Numerous non-native species also inhabit the East Fork including bluegill (Lepomis macrochirus), brown bullhead (Ameiurus nebulosis), common carp (Cyprinus carpio), golden shiner (Notemigonus crysoleucas), green sunfish (Lepomis cyanellus), largemouth bass (Micropterus salmoides), redear sunfish (Lepomis microlophus), smallmouth bass (Micropterus dolomieu) and western mosquitofish (Gambusia affinis).

Before 1908 the Russian River was reduced in the summer to a series of deep pools that hosted many small fish.
The constant flow of cooler water changed the summer conditions in East Fork Russian River and downstream in Russian River, degrading the spawning habitat.
In 1954 the Department of Fish and Game began a program to eradicate "trash" fish in the Russian River below East Fork.
The rotenone poison was sprayed into the river, which had the effect of suffocating resident fish such as squawfish, suckers, roach, carp, hardhead minnows, green sunfish and lampreys, as well as smallmouth bass, and steelhead trout.
Some migratory game fish were also killed.
Since 1959 the Coyote Dam has blocked steelhead trout from returning to the river, so the valley's streams are dominated by rainbow trout.
The state regularly restocks the East Fork with rainbow trout.

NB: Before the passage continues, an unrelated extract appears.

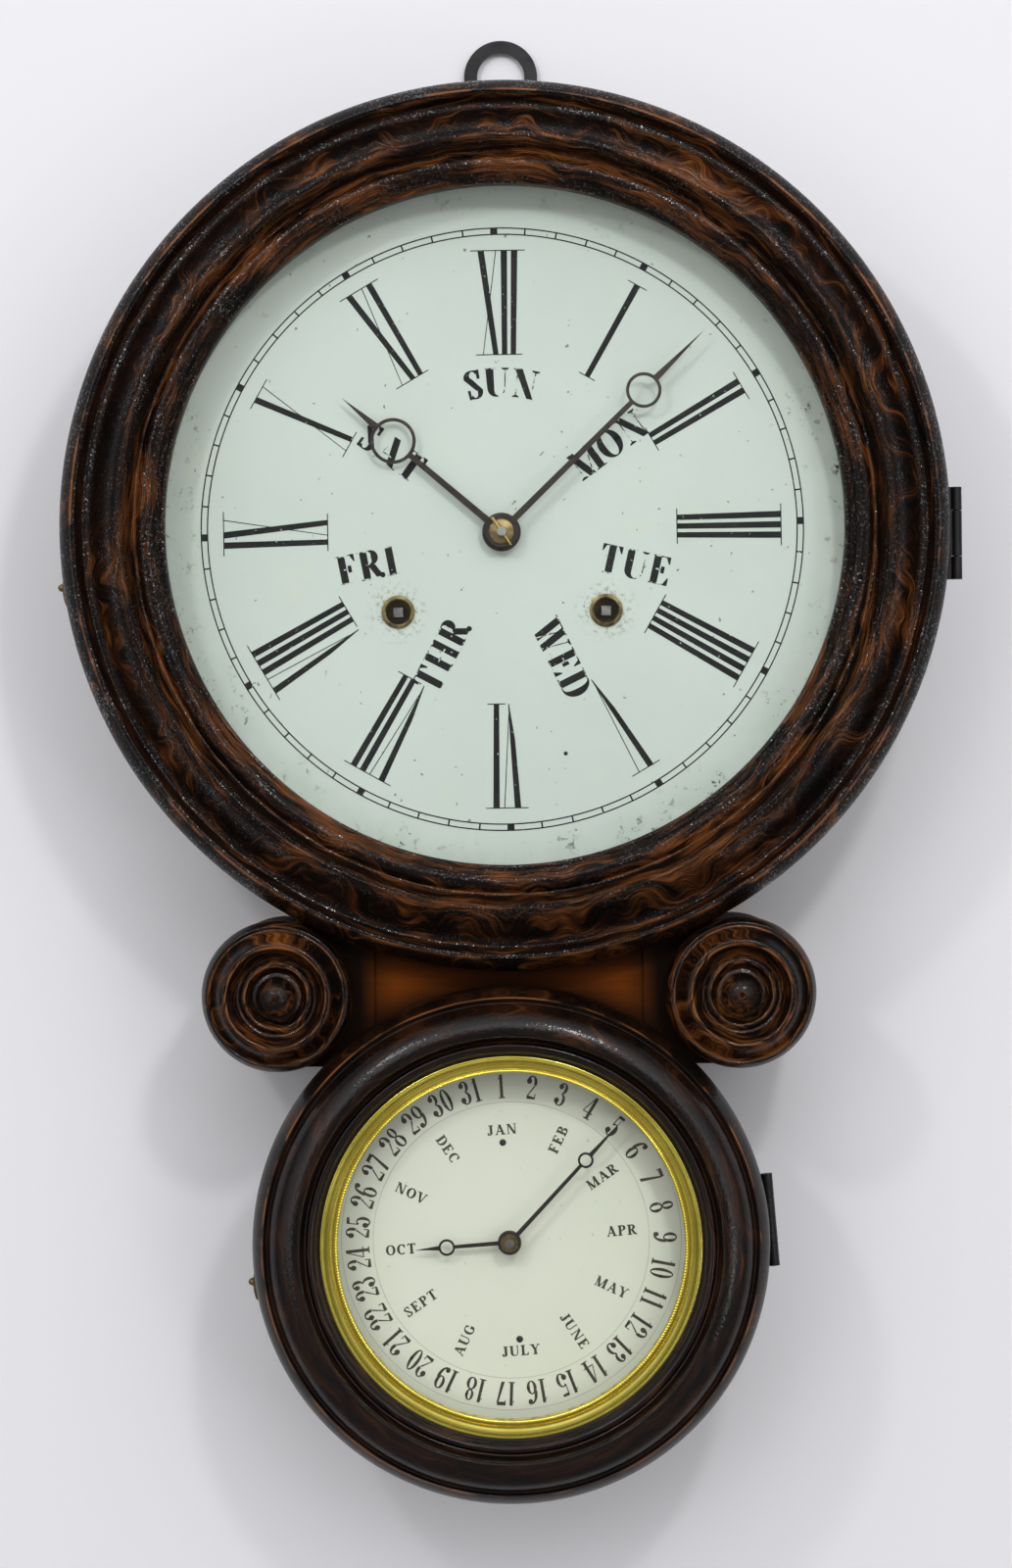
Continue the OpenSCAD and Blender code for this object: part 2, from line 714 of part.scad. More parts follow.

Common species in Lake Mendocino now include largemouth bass, smallmouth bass, striped bass (Morone saxatilis), bluegill, black crappie (Pomoxis nigromaculatus), white crappie (Pomoxis annularis), channel catfish (Ictalurus punctatus), white bullhead (Ictalurus catus), brown bullhead (Ameiurus nebulosis) and a variety of non-game species. Rainbow trout stocked in the river above the lake occasionally migrate downstream for brief periods in the spring and fall, when dissolved oxygen levels in the lake are higher.

==Kayaking==

A 2.6 mi stretch of the river between Three Rocks Falls below Potter Valley down to Lake Mendocino is a class II+ run for kayakers.
Its gradient is about 20 ft/mi and flow is about 300–600 cuft/s.
Flow is good all year round due to controlled release from the upstream reservoirs, but best in the autumn.
The Three Rock Falls itself is a class V–VI rapid where several inner tubers have died, and should be avoided by most kayakers in most water conditions.